» SET EXERCISE
The data below needs to be returned exactly, line for line.

» MATERIAL PROVIDED

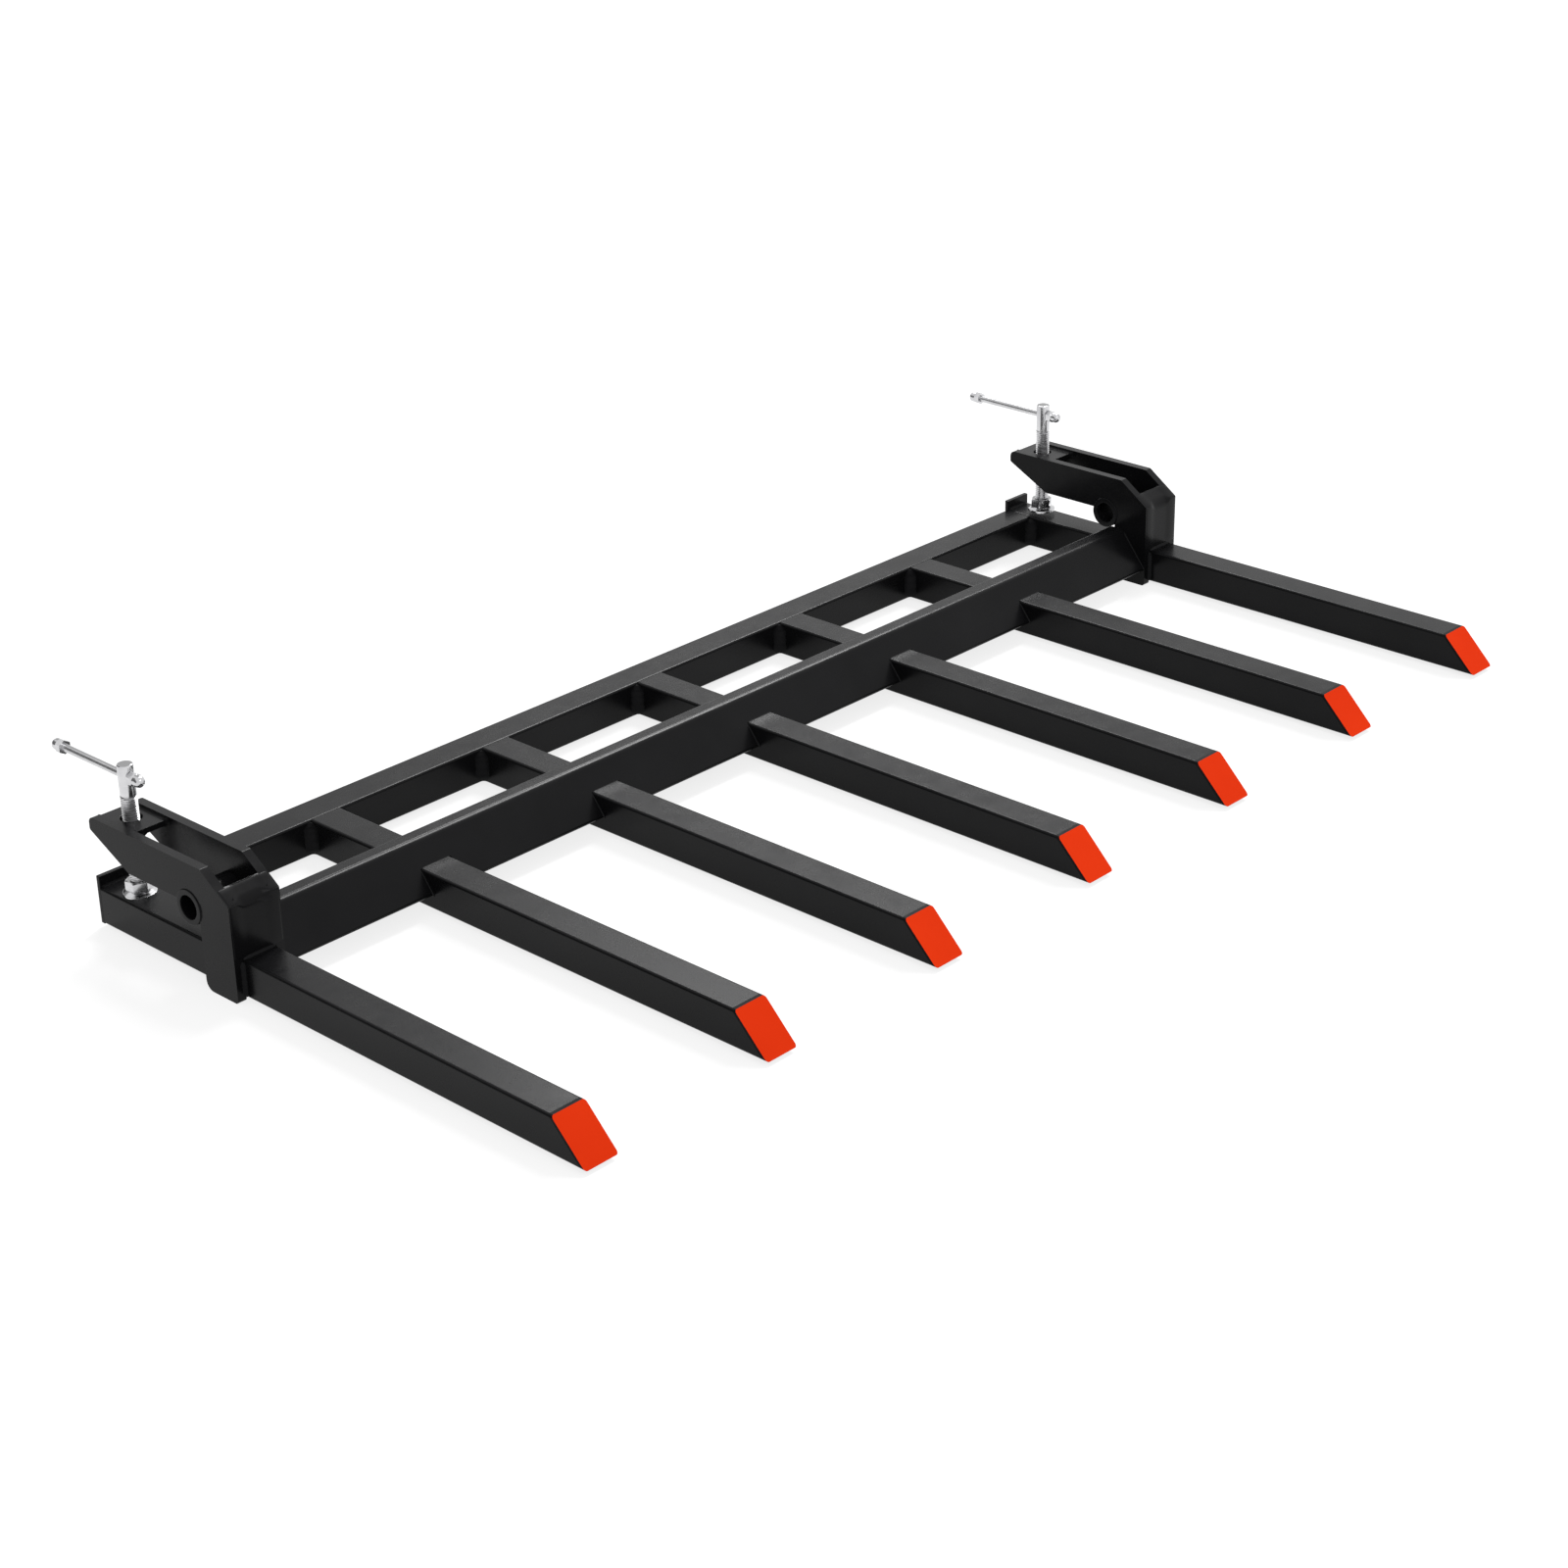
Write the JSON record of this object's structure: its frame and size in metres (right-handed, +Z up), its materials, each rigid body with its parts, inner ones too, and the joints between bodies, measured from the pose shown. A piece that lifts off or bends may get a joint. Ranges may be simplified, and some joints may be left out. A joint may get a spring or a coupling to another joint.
{
  "type": "clamp-on debris fork",
  "caption": "Bucket-mounted debris fork of square tubes: tines with orange slanted tips on two cross rails, and a screw clamp with a sliding bar at each end.",
  "frame": {"origin": "Under the middle of the whole fork, on the ground plane that the cheeks stand on.", "axes": "+X to the right seen from the tips, -Y toward the tips, +Z up. Left is the -X side."},
  "size_m": [1.472, 0.7712, 0.189],
  "materials": {
    "black_coat": "satin powder coat",
    "orange_paint": "satin paint",
    "bright_plating": "bright plated steel"
  },
  "bodies": {
    "frame": {"rear_rail": "black_coat", "front_rail": "black_coat", "tine_1": "black_coat", "tine_2": "black_coat", "tine_3": "black_coat", "tine_4": "black_coat", "tine_5": "black_coat", "tine_6": "black_coat", "tine_7": "black_coat", "tine_cap_1": "orange_paint", "tine_cap_2": "orange_paint", "tine_cap_3": "orange_paint", "tine_cap_4": "orange_paint", "tine_cap_5": "orange_paint", "tine_cap_6": "orange_paint", "tine_cap_7": "orange_paint", "left_outer_cheek": "black_coat", "left_inner_cheek": "black_coat", "left_closing_plate": "black_coat", "left_screw_plate": "black_coat", "left_weld_nut": "black_coat", "left_sleeve": "black_coat", "left_jaw_stop": "black_coat", "right_outer_cheek": "black_coat", "right_inner_cheek": "black_coat", "right_closing_plate": "black_coat", "right_screw_plate": "black_coat", "right_weld_nut": "black_coat", "right_sleeve": "black_coat", "right_jaw_stop": "black_coat"},
    "left_foot": {"left_swivel_foot": "bright_plating"},
    "left_screw": {"left_clamp_screw": "bright_plating"},
    "left_handle": {"left_handle_bar": "bright_plating", "left_bar_nuts": "bright_plating"},
    "right_foot": {"right_swivel_foot": "bright_plating"},
    "right_screw": {"right_clamp_screw": "bright_plating"},
    "right_handle": {"right_handle_bar": "bright_plating", "right_bar_nuts": "bright_plating"}
  },
  "joints": [
    {"name": "left_screw_feed", "type": "slide", "parent": "frame", "child": "left_foot", "axis": [0, 0, 1], "range_m": [0, 0.035]},
    {"name": "left_screw_turn", "type": "hinge", "parent": "left_foot", "child": "left_screw", "pos_m": [-0.705, 0.26637, 0.104], "axis": [0, 0, 1], "range_deg": [0, 5040]},
    {"name": "left_bar_slide", "type": "slide", "parent": "left_screw", "child": "left_handle", "axis": [0, -1, 0], "range_m": [0, 0.092]},
    {"name": "right_screw_feed", "type": "slide", "parent": "frame", "child": "right_foot", "axis": [0, 0, 1], "range_m": [-0.005, 0.03]},
    {"name": "right_screw_turn", "type": "hinge", "parent": "right_foot", "child": "right_screw", "pos_m": [0.705, 0.26637, 0.109], "axis": [0, 0, 1], "range_deg": [-720, 4320]},
    {"name": "right_bar_slide", "type": "slide", "parent": "right_screw", "child": "right_handle", "axis": [0, -1, 0], "range_m": [0, 0.092]}
  ],
  "couplings": [
    {"joint": "left_screw_turn", "follows": "left_screw_feed", "rad_per_m": 2513.3},
    {"joint": "right_screw_turn", "follows": "right_screw_feed", "rad_per_m": 2513.3}
  ]
}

» RESPONSE TO THIS EXERCISE
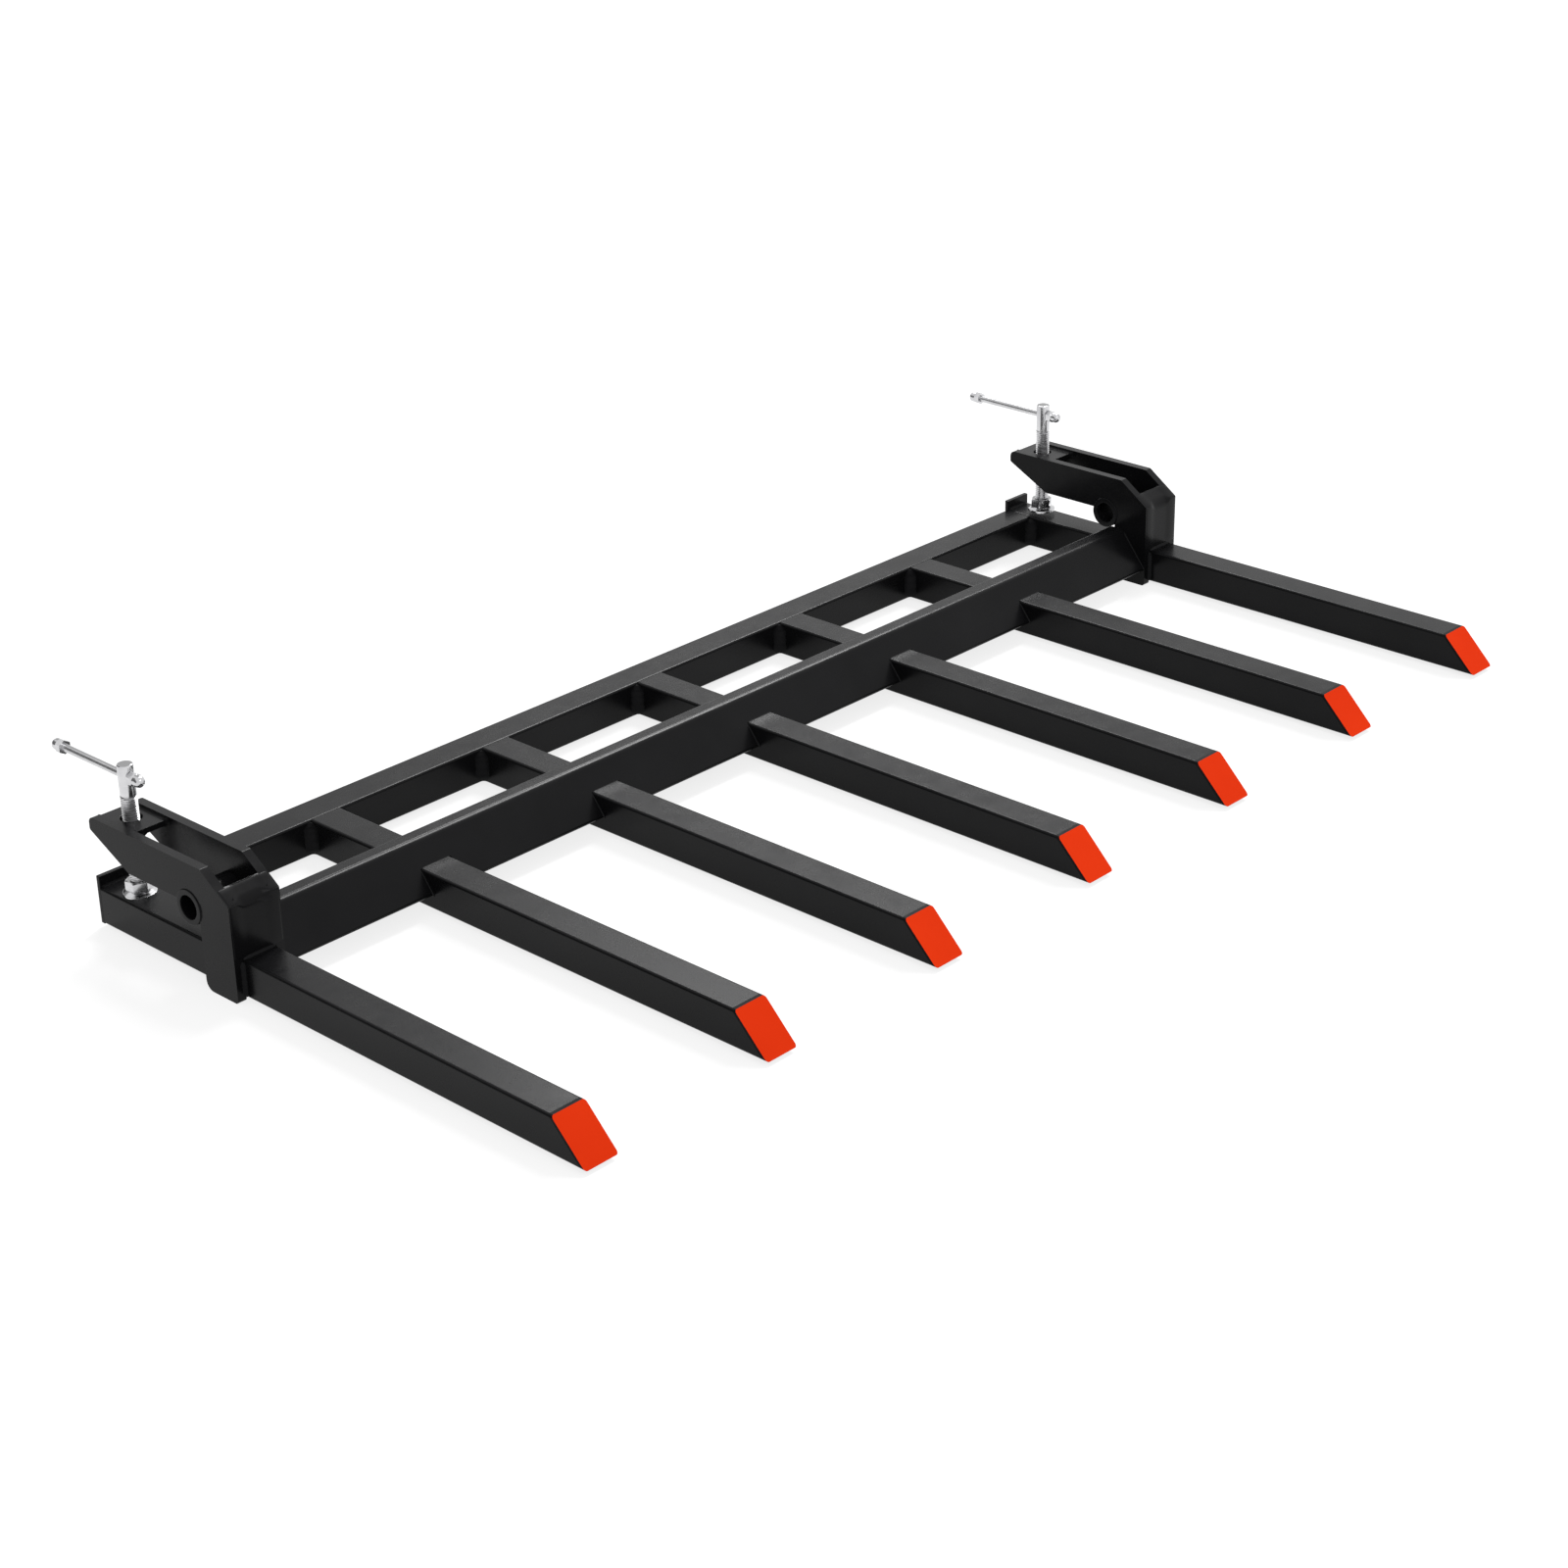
Write the JSON record of this object's structure: its frame and size in metres (right-handed, +Z up), its materials, each rigid body with its parts, inner ones too, and the joints between bodies, measured from the pose shown. A piece that lifts off or bends may get a joint. Ranges may be simplified, and some joints may be left out. A joint may get a spring or a coupling to another joint.
{
  "type": "clamp-on debris fork",
  "caption": "Bucket-mounted debris fork of square tubes: tines with orange slanted tips on two cross rails, and a screw clamp with a sliding bar at each end.",
  "frame": {"origin": "Under the middle of the whole fork, on the ground plane that the cheeks stand on.", "axes": "+X to the right seen from the tips, -Y toward the tips, +Z up. Left is the -X side."},
  "size_m": [1.472, 0.7712, 0.189],
  "materials": {
    "black_coat": "satin powder coat",
    "orange_paint": "satin paint",
    "bright_plating": "bright plated steel"
  },
  "bodies": {
    "frame": {"rear_rail": "black_coat", "front_rail": "black_coat", "tine_1": "black_coat", "tine_2": "black_coat", "tine_3": "black_coat", "tine_4": "black_coat", "tine_5": "black_coat", "tine_6": "black_coat", "tine_7": "black_coat", "tine_cap_1": "orange_paint", "tine_cap_2": "orange_paint", "tine_cap_3": "orange_paint", "tine_cap_4": "orange_paint", "tine_cap_5": "orange_paint", "tine_cap_6": "orange_paint", "tine_cap_7": "orange_paint", "left_outer_cheek": "black_coat", "left_inner_cheek": "black_coat", "left_closing_plate": "black_coat", "left_screw_plate": "black_coat", "left_weld_nut": "black_coat", "left_sleeve": "black_coat", "left_jaw_stop": "black_coat", "right_outer_cheek": "black_coat", "right_inner_cheek": "black_coat", "right_closing_plate": "black_coat", "right_screw_plate": "black_coat", "right_weld_nut": "black_coat", "right_sleeve": "black_coat", "right_jaw_stop": "black_coat"},
    "left_foot": {"left_swivel_foot": "bright_plating"},
    "left_screw": {"left_clamp_screw": "bright_plating"},
    "left_handle": {"left_handle_bar": "bright_plating", "left_bar_nuts": "bright_plating"},
    "right_foot": {"right_swivel_foot": "bright_plating"},
    "right_screw": {"right_clamp_screw": "bright_plating"},
    "right_handle": {"right_handle_bar": "bright_plating", "right_bar_nuts": "bright_plating"}
  },
  "joints": [
    {"name": "left_screw_feed", "type": "slide", "parent": "frame", "child": "left_foot", "axis": [0, 0, 1], "range_m": [0, 0.035]},
    {"name": "left_screw_turn", "type": "hinge", "parent": "left_foot", "child": "left_screw", "pos_m": [-0.705, 0.26637, 0.104], "axis": [0, 0, 1], "range_deg": [0, 5040]},
    {"name": "left_bar_slide", "type": "slide", "parent": "left_screw", "child": "left_handle", "axis": [0, -1, 0], "range_m": [0, 0.092]},
    {"name": "right_screw_feed", "type": "slide", "parent": "frame", "child": "right_foot", "axis": [0, 0, 1], "range_m": [-0.005, 0.03]},
    {"name": "right_screw_turn", "type": "hinge", "parent": "right_foot", "child": "right_screw", "pos_m": [0.705, 0.26637, 0.109], "axis": [0, 0, 1], "range_deg": [-720, 4320]},
    {"name": "right_bar_slide", "type": "slide", "parent": "right_screw", "child": "right_handle", "axis": [0, -1, 0], "range_m": [0, 0.092]}
  ],
  "couplings": [
    {"joint": "left_screw_turn", "follows": "left_screw_feed", "rad_per_m": 2513.3},
    {"joint": "right_screw_turn", "follows": "right_screw_feed", "rad_per_m": 2513.3}
  ]
}